The Benefits of Acceptance

It seems to me that a gentle approach to crying need not always be solution-oriented. In our busy, solution-driven society, we are admonished – or admonish ourselves – “Don’t just stand there. Do something!” Sometimes, especially in stressful situations, I find it helpful to remind myself of Buddha’s words, “Don’t do something. Just stand there!” Don’t do. Be. Be present. Be mindful. Be centered in my love for myself and my baby.

In order to provide calm and loving support to my crying in-arms baby, I found (and still find) it helpful to center myself in peaceful acceptance of the situation; to be still in my body, mind, and spirit; and not jump instantly into fix-it mode. However, that’s not always easy to do, especially when I’m tired, and given my tendency to be unaccepting of crying! So, I give myself the following reminders:

  • Focus on my breathing: Breathe slowly and deeply.
  • Bathe my thoughts in the gratitude I feel for the simplest of things: Being alive, having arms and hands to hold, touch and feel, eyes to see, ears to hear. Celebrating these most basic pleasures gives me strength to deal with the challenges of this moment.
  • Connect with my love for myself and my child. I love my child so much. I love myself.
  • Answers will arrive to me when I flow with the situation, rather than resist it.
  • I am being the loving parent I wish to be.
  • My in-arms child knows that I love him just as he is now, tears and all. He knows my love for him is unconditional.
  • My child senses my inner peace, and this positive energy is soothing to him.
  • My child will not continue to cry forever. He will stop crying.

When I was attuned to my baby’s state, I was (as any attuned mother is) able to distinguish whether he was meeting a need by crying or his crying was a request for help in meeting a need. If, for instance, he wanted to breastfeed, I knew his signals and responded accordingly by offering my breast. However, on occasion I was not able to figure out what the need was. And, as far as I’m concerned, that was OK! I’m not a perfect mother! In my imperfect moments, holding my baby close to my heart, and just breathing deeply, eyes closed, was sometimes exactly what he – and I – needed.

With the conscious intention to remain present and highly attuned to my children, and aware of how my upbringing and culture influence me, I simply wish to respond lovingly to my child’s feelings and needs, be mindful and accepting of what each moment brings, and not be too anxious to bounce or sing away my child’s every tear.

~ Tamara Parnay, The Netherlands


Thank you, Tamara, for your letter. API’s intention in publishing the article was to warn parents against advice regarding comforting baby’s cries that works against the parent-child bond. API agrees with you that comforting the crying should be focused on meeting the need of the child. If a baby is comforted by being held still, that would certainly be more responsive and sensitive than to try rocking or jiggling.

The caution is against refusing to soothe a child who could be soothed by noises, repetitive motion, etc. because this particular child would cry longer and harder without these soothing techniques and that this is supposed to be a good thing for the child. API does not agree with this stance on encouraging crying.

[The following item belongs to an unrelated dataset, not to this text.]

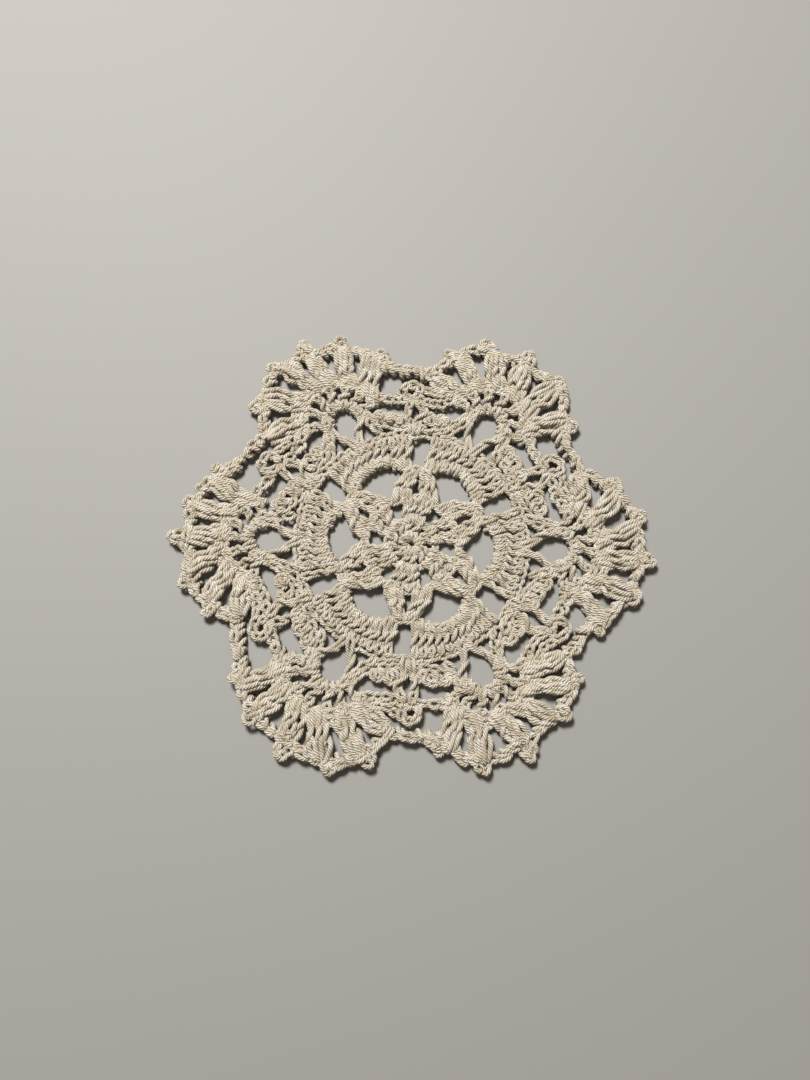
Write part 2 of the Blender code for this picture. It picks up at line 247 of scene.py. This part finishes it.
def mesh_threads(name, verts, faces, along, around, strips, run, radius):
    """Build the mesh. Map "thread" holds mm along and turns round; map "OFBake" lays the thread
    out in rows, like thread wound on a card, so that its pattern has room on an image."""
    mesh = bpy.data.meshes.new(name)
    triangle = faces[:, 2] == faces[:, 3]
    rows = [tuple(f[:3]) if t else tuple(f) for f, t in zip(faces.tolist(), triangle)]
    mesh.from_pydata((verts * MM).tolist(), [], rows)
    girth = 2.0 * math.pi * radius
    strip_h = girth + BAKE_GUTTER
    row_len = math.sqrt(run * strip_h)
    card = row_len + ROW_OVERRUN * THREAD_STEP + 2.0 * CARD_EDGE
    row = np.floor(strips / row_len)
    start = strips - row * row_len
    card_x = (start[:, None] + along - along.min(1)[:, None] + CARD_EDGE) / card
    card_y = (row[:, None] * strip_h + around * girth + CARD_EDGE) / card
    keep = np.ones(faces.shape, bool)
    keep[triangle, 3] = False
    for label, x, y in (("thread", along, around), ("OFBake", card_x, card_y)):
        layer = mesh.uv_layers.new(name=label)
        layer.data.foreach_set("uv", np.stack([x[keep], y[keep]], 1).ravel())
    mesh.materials.append(cotton)
    mesh.shade_smooth()
    mesh.validate()
    piece = bpy.data.objects.new(name, mesh)
    bpy.context.collection.objects.link(piece)
    return piece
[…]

There is a difference between soothing during an emotional outpouring and trying to stifle the crying. A parent can encourage a complete release of emotion while also comforting and soothing, and if the child prefers not to be soothed, then this is the better choice for the parents to make in order to respond sensitively.

Lastly, as you pointed out, it is important that the parent stays calm while soothing and comforting, even when unable to determine the cause of the crying. The important point is that the parent continues to seek ways to soothe the child, rather than giving up.

Thanks again for your letter, as it helps API to clarify our stance and helps to answer similar questions from other AP parents.